A cap could even make authorized cheap Russian oil a more highly sought-after commodity, which runs counter to the idea of shunning Moscow until it pulls out of Ukraine.
“Once you put a cap on Russian oil then you’re actually saying it’s not illicit, it’s legal, there’s no consequences for buying Russian,” said Brenda Shaffer, senior fellow at the Atlantic Council’s Global Energy Center and energy professor at the U.S. Naval Postgraduate School. “And if the price is lower, it’s the most attractive in the market and suddenly Russia is the darling of the ball everyone wants to dance with.”
It wouldn’t be enough to require open energy exchanges to sell Russian crude at the mandated price, because buyers and sellers could simply transact for Russian crude privately via confidential contracts.
That’s why G7 leaders are focusing on a “comprehensive prohibition of all services, which enable transportation of Russian seaborne crude oil and petroleum products globally, unless the oil is purchased at or below a price to be agreed in consultation with international partners,” the statement reads.
A senior EU official said the measure would target the finance, insurance and transportation of oil.

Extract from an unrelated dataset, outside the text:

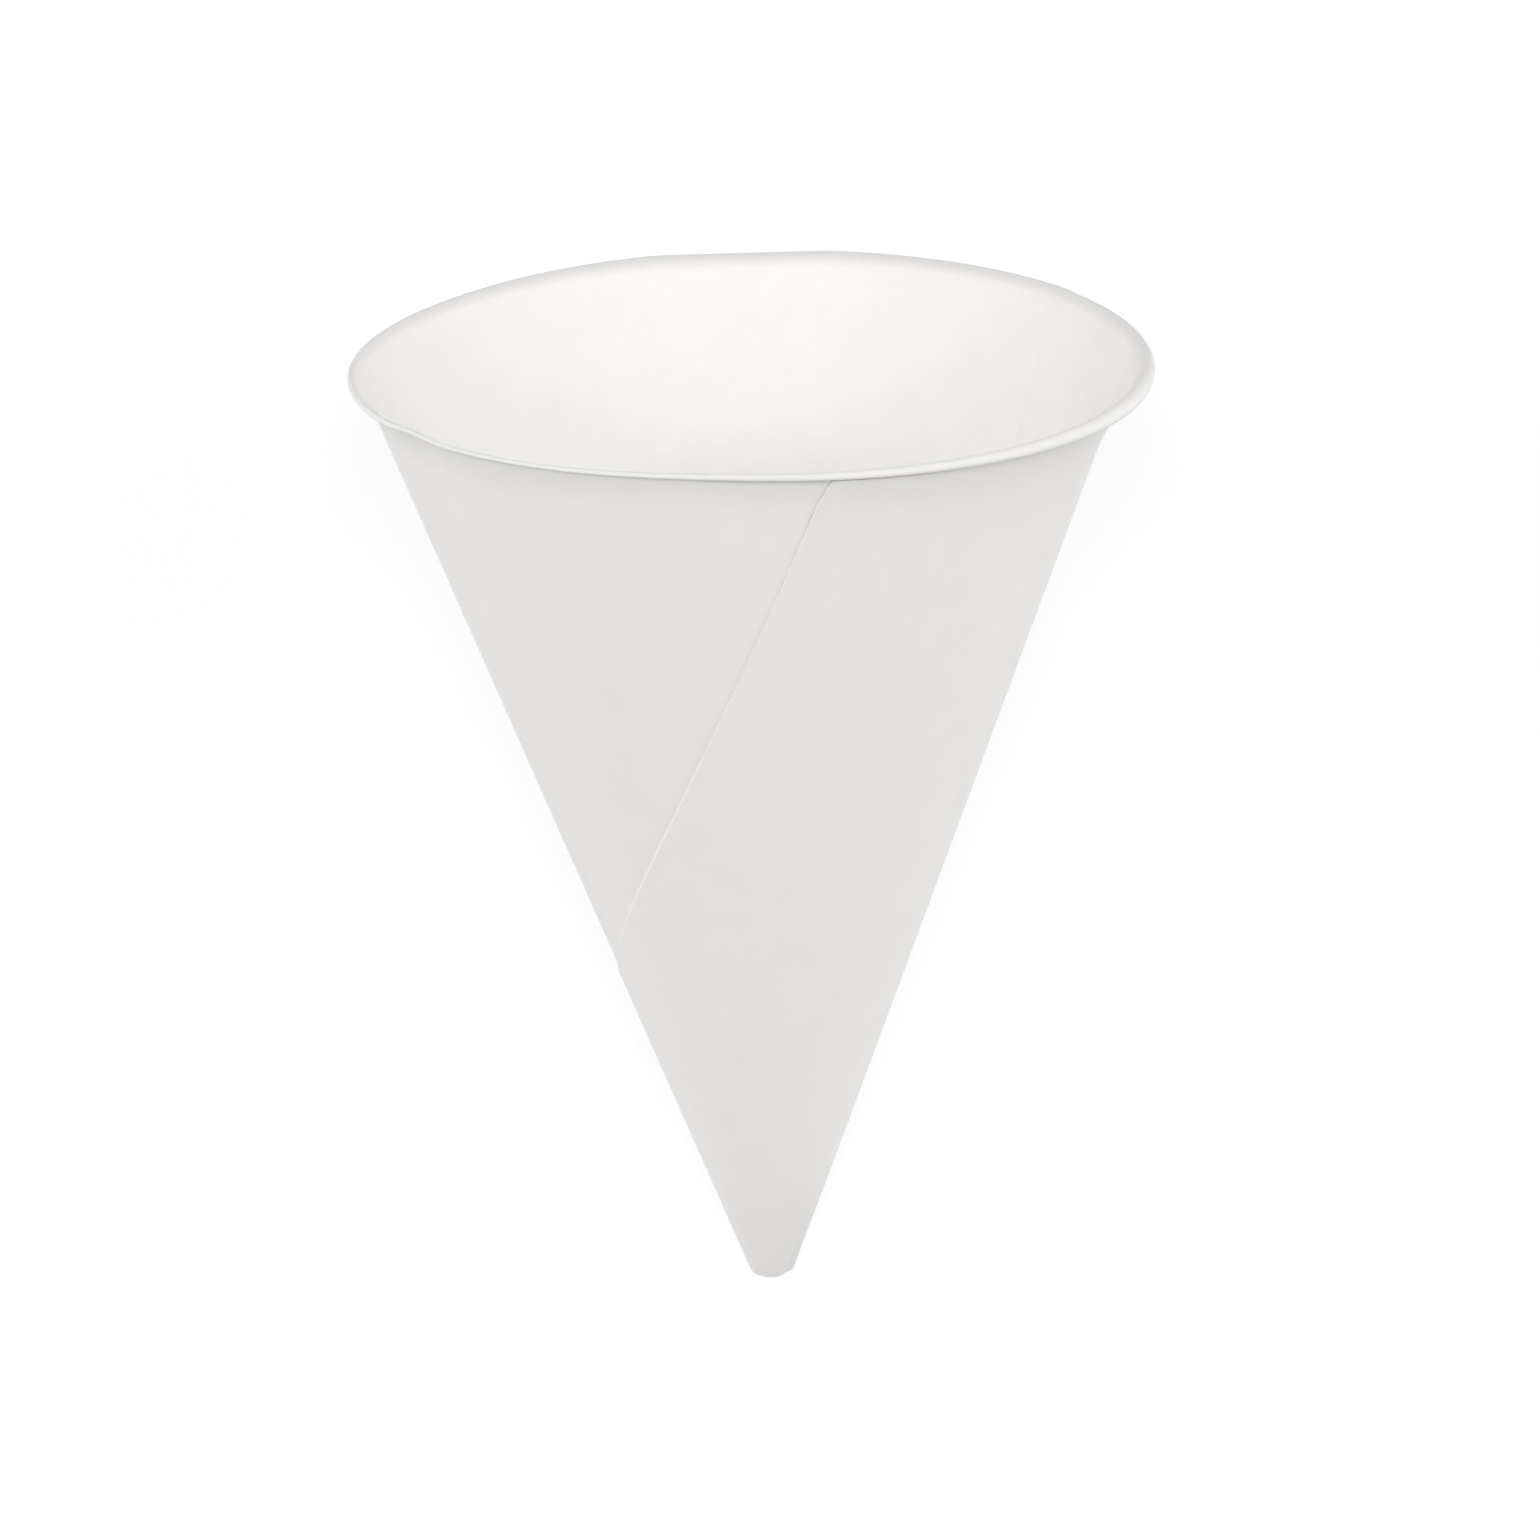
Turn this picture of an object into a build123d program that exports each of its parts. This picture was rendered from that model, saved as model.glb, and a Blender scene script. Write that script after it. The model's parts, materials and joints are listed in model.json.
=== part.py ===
from build123d import *
from math import acos, asin, atan2, cos, degrees, hypot, radians, sin, tan
import os

# Cone paper cup with a rolled lip, lying on its side as it comes to rest, in millimetres.
# One sheet of paper is wound into a cone with a glued lap, its mouth edge is flared and
# rolled outwards, and its point is folded in and pressed flat: one piece, one solid.
# The cup is wound mouth up on its own axis and laid down at the end. Angles round the
# axis are in degrees from the side that faces up when the cup lies. The soft paper is
# pressed a little flat along the side that it lies on, so the cup stays where it is put.

# Driving dimensions
rim_diameter = 74.0         # over the rolled lip
cup_height = 92.0           # along the axis, from the flat tip to the top of the lip
tip_diameter = 3.9          # across the blunt tip
lip_reach = 1.6             # how far the lip stands out past the straight wall
paper = 0.22                # thickness of one ply
roll_diameter = 1.6         # outside diameter of the rolled lip
roll_turn = 300.0           # how far round the edge is rolled
roll_flats = 10             # short flats that the edge is rolled in
flare_lean = 35.0           # lean of the wall, from the axis, where the roll starts
tip_floor = 0.9             # thickness of the folded point
tip_round = 0.5             # radius round the edge of the tip
inner_edge_angle = 122.0    # where the sheet starts, inside
seam_angle = 12.0           # where the sheet's outer edge meets the lip, outside
seam_distance = 30.0        # from the cone's point to the sheet's straight outer edge
rest_flat_width = 17.0      # of the flat side that the cup lies on, at the lip

# The straight wall. A ply is measured level too, because that is how far the turns step out.
rim_radius = rim_diameter / 2
tip_radius = tip_diameter / 2
wall_lean = degrees(atan2(rim_radius - lip_reach - tip_radius, cup_height))
wall_slope = tan(radians(wall_lean))
ply_step = paper / cos(radians(wall_lean))

# The middle line of the rolled lip, and the point where the flare runs into it
roll_radius = (roll_diameter - paper) / 2
roll_bottom_z = cup_height - roll_diameter
roll_centre_r = rim_radius - roll_diameter / 2
roll_centre_z = cup_height - roll_diameter / 2
flare_top_r = roll_centre_r - roll_radius * cos(radians(flare_lean))
flare_top_z = roll_centre_z + roll_radius * sin(radians(flare_lean))

# The flare is an arc from the straight wall into the roll, tangent to both
flare_turn = flare_lean - wall_lean
wall_start_r = tip_radius - ply_step
wall_to_flare = flare_top_r - wall_start_r - flare_top_z * wall_slope
flare_radius = wall_to_flare * cos(radians(wall_lean)) / (1 - cos(radians(flare_turn)))
wall_top_z = flare_top_z - flare_radius * (sin(radians(flare_lean)) - sin(radians(wall_lean)))
wall_top_r = wall_start_r + wall_top_z * wall_slope

# The lap's outer ply goes part of the way up the flare and stops under the roll
lap_top_sine = sin(radians(wall_lean)) + (roll_bottom_z - wall_top_z) / flare_radius
lap_flare_turn = degrees(asin(lap_top_sine)) - wall_lean

# A wound sheet grows by one ply a turn. As a spiral is drawn with compasses, each half turn
# is struck from one of two centres, a quarter of a ply to each side of the cup's axis.
# Winding angles are in degrees from the sheet's inner edge.
inner_edge_side = Vector(sin(radians(inner_edge_angle)), -cos(radians(inner_edge_angle)), 0)
strike_centres = (inner_edge_side * (-ply_step / 4), inner_edge_side * (ply_step / 4))

# The flat side narrows to nothing at the cone's point
flat_half_angle = degrees(asin(rest_flat_width / rim_diameter))
flat_start = inner_edge_angle + 180 - flat_half_angle
flat_end = inner_edge_angle + 180 + flat_half_angle


def roll_corner(flat, growth):
    """Where a flat of the roll starts, on its middle line; flat 0 starts at the flare's top."""
    angle = radians(180 - flare_lean - roll_turn * flat / roll_flats)
    return (
        roll_centre_r + growth + roll_radius * cos(angle),
        roll_centre_z + roll_radius * sin(angle),
    )


def sheet_section(winding, half_turn, rolled):
    """The sheet's section at a winding angle, drawn from the centre of a half turn."""
    outwards = inner_edge_side.rotate(Axis.Z, -winding)
    centre = strike_centres[half_turn % 2]
    growth = ply_step * (half_turn / 2 - 0.25)
    wall_foot = (wall_start_r + growth, 0)
    wall_top = (wall_top_r + growth, wall_top_z)
    with BuildSketch(Plane(centre, outwards, outwards.cross(Vector(0, 0, 1)))) as section:
        with BuildLine():
            wall = Line(wall_foot, wall_top)
            if rolled:
                JernArc(wall @ 1, wall % 1, flare_radius, -flare_turn)
                Polyline(*[roll_corner(flat, growth) for flat in range(roll_flats + 1)])
            else:
                JernArc(wall @ 1, wall % 1, flare_radius, -lap_flare_turn)
        trace(line_width=paper)
    return section.sketch


def wind_round(half_turn, start, end, rolled=True):
    """Add a round stretch of the sheet to the part that is being built."""
    section = sheet_section(start, half_turn, rolled)
    axis = Axis(strike_centres[half_turn % 2], (0, 0, -1))
    revolve(section, axis=axis, revolution_arc=end - start)


def wind_flat(half_turn, rolled=True):
    """Add the stretch of the sheet that is pressed flat."""
    loft([sheet_section(side, half_turn, rolled) for side in (flat_start, flat_end)], ruled=True)


# First turn of the sheet, from its inner edge all the way round, with the rolled lip
with BuildPart() as first_turn:
    wind_round(0, 0, 180)
    wind_round(1, 180, flat_start)
    wind_flat(1)
    wind_round(1, flat_end, 360)

# The sheet's outer edge is cut straight, so on the cone it is a spiral. A point of it is
# given by its distance along that edge from the place nearest to the cone's point.
cone_point_z = -tip_radius / wall_slope
lip_slant = (cup_height - cone_point_z) / cos(radians(wall_lean))
lip_turn = degrees(acos(seam_distance / lip_slant))
lip_along = lip_slant * sin(radians(lip_turn))
seam_reach = 2 * roll_diameter
seam_spans = 10


def seam_point(along, outwards):
    """A point of the outer edge, moved level, outwards from the wall."""
    slant = hypot(seam_distance, along)
    turn = degrees(atan2(along, seam_distance)) - lip_turn
    angle = radians(seam_angle + turn / sin(radians(wall_lean)))
    radius = slant * sin(radians(wall_lean)) + outwards
    return (radius * sin(angle), -radius * cos(angle), cone_point_z + slant * cos(radians(wall_lean)))


seam_places = [-0.5, *range(seam_spans + 1), seam_spans + 0.5]
seam_alongs = [lip_along * place / seam_spans for place in seam_places]
seam_inside = Spline(*[seam_point(along, -seam_reach) for along in seam_alongs])
seam_outside = Spline(*[seam_point(along, seam_reach) for along in seam_alongs])
seam_cut = Face.make_surface_from_curves(seam_inside, seam_outside)

# The second turn lies outside the first one. It reaches up to the sheet's straight outer
# edge, and round to the far side of the flat.
with BuildPart() as second_turn:
    wind_round(2, 0, 180, rolled=False)
    wind_round(3, 180, flat_start, rolled=False)
    wind_flat(3, rolled=False)
    split(bisect_by=seam_cut, keep=Keep.TOP)

# The turns are glued into one piece, the folded point closes it, and the tip is pressed
# flat. Its edge is rounded by taking away the ring outside a quarter circle.
tip_edge_r = tip_radius + ply_step + tip_round * wall_slope
with BuildPart() as cone_cup:
    add(first_turn.part)
    add(second_turn.part)
    with BuildSketch(Plane.XZ):
        with BuildLine():
            wall_above_floor = (wall_start_r + tip_floor * wall_slope, tip_floor)
            Polyline((0, 0), (wall_start_r, 0), wall_above_floor, (0, tip_floor), close=True)
        make_face()
    revolve(axis=Axis.Z)
    split(bisect_by=Plane.XY, keep=Keep.TOP)
    with BuildSketch(Plane.XZ):
        with BuildLine():
            flat = Line((tip_edge_r - tip_round, 0), (tip_edge_r + tip_round, 0))
            outside = Line(flat @ 1, (tip_edge_r + tip_round, tip_round))
            above = Line(outside @ 1, (tip_edge_r, tip_round))
            RadiusArc(above @ 1, flat @ 0, tip_round)
        make_face()
    revolve(axis=Axis.Z, mode=Mode.SUBTRACT)

# The cup lies on its lip and on the edge of its tip, with the mouth to the back. There the
# turn that carries the roll has stepped out by a quarter of a ply, and the flat side brings
# both nearer to the axis.
tip_to_lip_r = (roll_centre_r + ply_step / 4 - tip_edge_r) * cos(radians(flat_half_angle))
tip_to_lip_r += tip_round
tip_to_lip_z = roll_centre_z - tip_round
rest_lean = degrees(atan2(tip_to_lip_r, tip_to_lip_z))
rest_lean += degrees(asin((roll_diameter / 2 - tip_round) / hypot(tip_to_lip_r, tip_to_lip_z)))
lying = cone_cup.part.rotate(Axis.X, rest_lean - 90)
box = lying.bounding_box()
lying = lying.translate((-box.center().X, -box.center().Y, -box.min.Z))
lying.label = "cone_cup"

os.makedirs("parts", exist_ok=True)
export_step(lying, "parts/cone_cup.step")
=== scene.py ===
import json
from math import acos, atan, cos, degrees, pi, radians, sin

import bpy
import numpy as np
from mathutils import Matrix, Vector


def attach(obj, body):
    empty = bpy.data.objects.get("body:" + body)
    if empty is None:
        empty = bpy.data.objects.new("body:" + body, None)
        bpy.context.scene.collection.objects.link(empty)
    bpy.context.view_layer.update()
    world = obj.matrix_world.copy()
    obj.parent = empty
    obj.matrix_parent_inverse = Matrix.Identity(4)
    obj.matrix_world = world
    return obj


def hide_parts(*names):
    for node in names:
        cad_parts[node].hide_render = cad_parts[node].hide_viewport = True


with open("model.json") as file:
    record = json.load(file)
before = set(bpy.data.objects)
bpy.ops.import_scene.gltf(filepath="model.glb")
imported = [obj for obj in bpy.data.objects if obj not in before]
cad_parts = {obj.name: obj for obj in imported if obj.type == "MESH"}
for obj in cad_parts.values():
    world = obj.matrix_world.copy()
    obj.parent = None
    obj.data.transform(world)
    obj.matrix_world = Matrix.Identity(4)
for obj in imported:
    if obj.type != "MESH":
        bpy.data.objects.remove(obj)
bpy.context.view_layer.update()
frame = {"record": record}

# The cup is one sheet of smooth white paper, wound into a cone with a wide glued lap. Its
# mouth edge is flared and rolled outwards into a small bead, and its point is turned in and
# pressed flat. It is drawn mouth up on its own axis, and then laid on its side.
mm = 0.001
rim_radius = 37.0 * mm
cup_height = 92.0 * mm
tip_radius = 1.95 * mm
lip_reach = 1.4 * mm            # how far the lip stands out past the straight wall
paper = 0.22 * mm               # thickness of one ply
glue_film = 0.01 * mm           # between two plies
tip_round = 0.5 * mm            # radius round the edge of the tip
inner_edge_angle = 122.0        # degrees round the axis from the side that faces up
seam_angle = 12.0               # where the sheet's outer edge meets the lip
seam_distance = 30.0 * mm       # from the cone's point to the sheet's straight outer edge
rest_flat_width = 17.0 * mm     # of the side that the cup lies on, at the lip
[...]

That would mean forbidding shipping insurers, the vast majority of which are in the EU and U.K., from extending protection to Russian oil cargoes.
“The way these crude purchases are transacted is that typically, a buyer doesn’t shell out $100 million for a cargo purchase — they put down a bit of a deposit themselves but the rest is provided by a bank in the form of a credit note,” said Ajay Parmar, senior oil market analyst with ICIS.
Banks won’t issue that credit note if the cargo isn’t fully insured.
“And if you go to London for insurance and they say, ‘Oh it’s Russian crude, I can only insure it by X amount,’ a buyer is not going to be willing to pay above the price per barrel that it can get insurance on because otherwise it is at massive financial risk,” Parmar added.
Simone Tagliapietra, senior fellow at the Bruegel think tank in Brussels, warned of the possibility of a black insurance market, where the insurer “gets a piece of paper corresponding to the cap, but in reality the buyer pays the Russians into a separate bank account somewhere to get the oil.”
But even if all goes well, there’s still the matter of allocating the heavily discounted oil.
“Let’s say there’s this price cap of X, and it actually works — which buyers get access to this cheap Russian crude and which buyers have to go off and still pay the market price? How does that get decided?” asked Laurent Ruseckas, executive director at S&P Global Global Commodity Insights. “Or, if you’re selling this capped crude oil at the price that’s still being set by the market, that’s a huge margin and a lot of money. Who’s going to make a lot of money? I just think it doesn’t fit easily with normal market principles.”
There has been talk of using such profits to set up an aid fund for Ukraine — but a major obstacle to the price cap’s success will be getting buyers of Russian crude — notably India and China— to participate in the scheme.
The senior EU official acknowledged the price cap only “works under certain conditions: if it’s applied globally, if it’s comprehensive, if you have those who control the markets [on board] … China is quite an important actor.”
Parmar said India appears more willing to play along, but China “has not been willing to engage so far, and is obviously pretty unlikely to be joining in on any agreement with the West.”
That would lead to a three-tier marketplace, according to the Atlantic Council’s Shaffer. Buyers would choose between the normal global benchmark price, a low authorized Russian crude price, and what Shaffer called a “gray market” price for illicit Russian barrels at an intermediate price, delivered and paid for using subterfuge tactics perfected by Iran and Venezuela to obscure the origin of the oil.
David Herszenhorn and Victor Jack contributed reporting.